So where does that leave us? James holds lifetime records in three box score statistics. Then, there are six broad categories in which James holds multiple records: “playing time,” “mid/end-of-season honors,” “advanced stats,” “playoffs,” “streaks” and “volume scoring.” In these categories, I picked what I considered to be the most unbreakable record of the set. Finally, there is one record that I consider remarkably impressive, but couldn’t really categorize. It arguably falls into one of our forbidden categories, but I’ll justify its inclusion when we get there. Conveniently, that allows us to rank a top 10.

10. Most opponents against whom he has scored 40 points (30)

This is our immediate miscellaneous record. I didn’t know how to categorize it, but it felt wrong not to acknowledge the absurdity of a single player having a 40-point game against all 30 teams at some point in his career. Bill Russell, the greatest player of his generation, never scored 40 even once.

Now, your likely question here is why this doesn’t fall into the “only certain players can break this record” category? After all, a player who spends his entire career with a single team can’t score 40 against all 30 NBA teams. The counter here is the same reason this record ranks last on our list: expansion. There is a good chance the NBA soon will have 32 teams. If that’s the case, a star who spends his entire career on a single team could still score 40 against the other 31, technically breaking this record. If that player moves, he could even get all 32.

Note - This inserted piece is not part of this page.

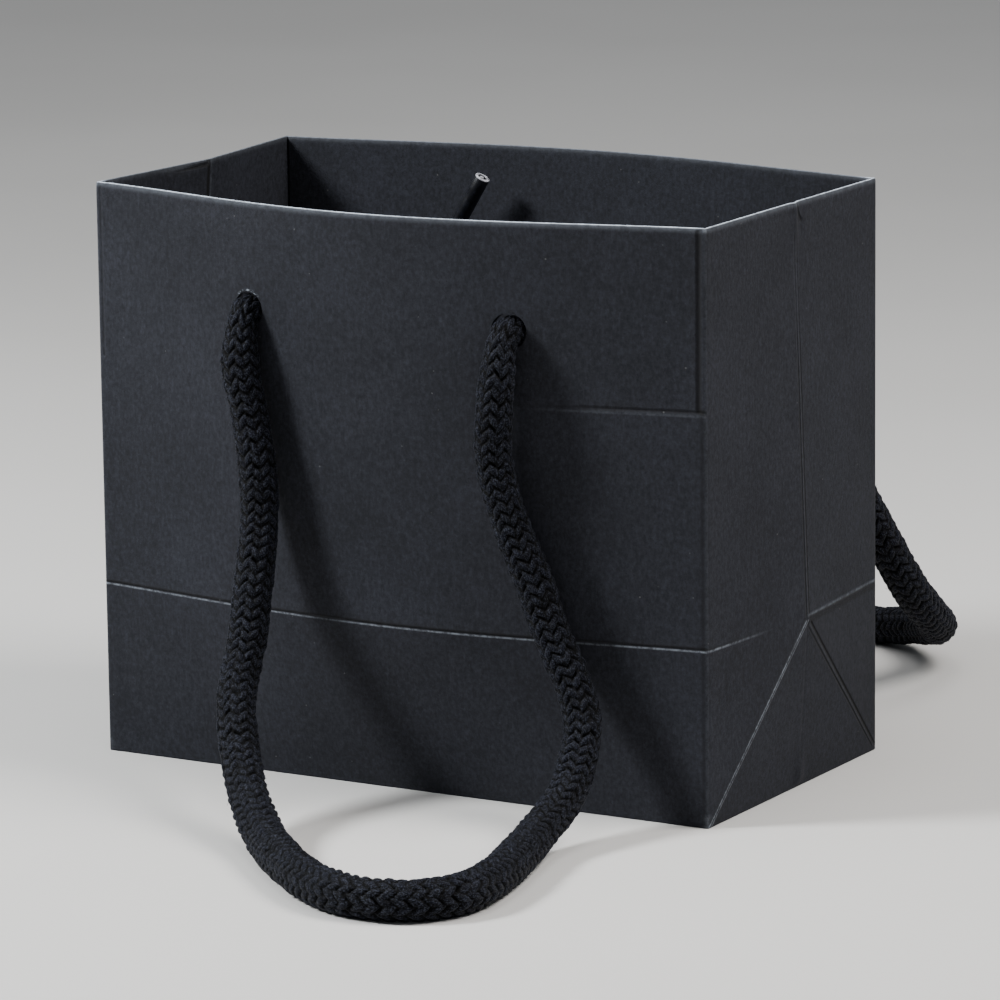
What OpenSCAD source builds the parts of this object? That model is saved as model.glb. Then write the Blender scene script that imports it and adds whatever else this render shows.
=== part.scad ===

Because of expansion, this is a record that’s theoretically meant to be broken. Michael Jordan scored 40 against 27 teams. There were only 29 teams at most in the league during his heyday, and he never got 40 against the Raptors or Grizzlies, both of whom joined the league near the end of Jordan’s Chicago run. Kobe Bryant got to 29, but obviously never did it against the Lakers. So I imagine this record will be broken if the league expands. For now, it’s still a remarkable rarity.

9. Most turnovers (5,615)

Hey, not all records are positive. James has played so long and handled the ball so much that this record almost became an inevitability. Whether or not this record is breakable, I believe, comes down to playing style trends over time.

The five highest single-season turnover totals in NBA history have come within the past decade. All of them belong to two players: James Harden and Russell Westbrook, with Westbrook ranking second in league history in total turnovers. This makes a bit more sense in light of the ways the game changed throughout James’ career. When he arrived, traditional point guards were still common. Thanks in part to his ability to run an offense as a bigger forward, more teams started building pick-and-roll-heavy, heliocentric offenses around their best scorers. Players like Westbrook and Harden aren’t traditional point guards, but they racked up so much usage at their peaks that they could accumulate massive turnover totals.

At the moment, thanks to teams like the Thunder and Celtics, the NBA is prioritizing winning the turnover battle. Offenses aren’t as heliocentric as they were a decade ago, so I don’t know if anyone will approach this record in the near future. But playing style trends come and go, and they’re often based on a few outlier players. If another Harden or Westbrook comes around, I could eventually see someone challenging this record. I just don’t view it as immediately likely.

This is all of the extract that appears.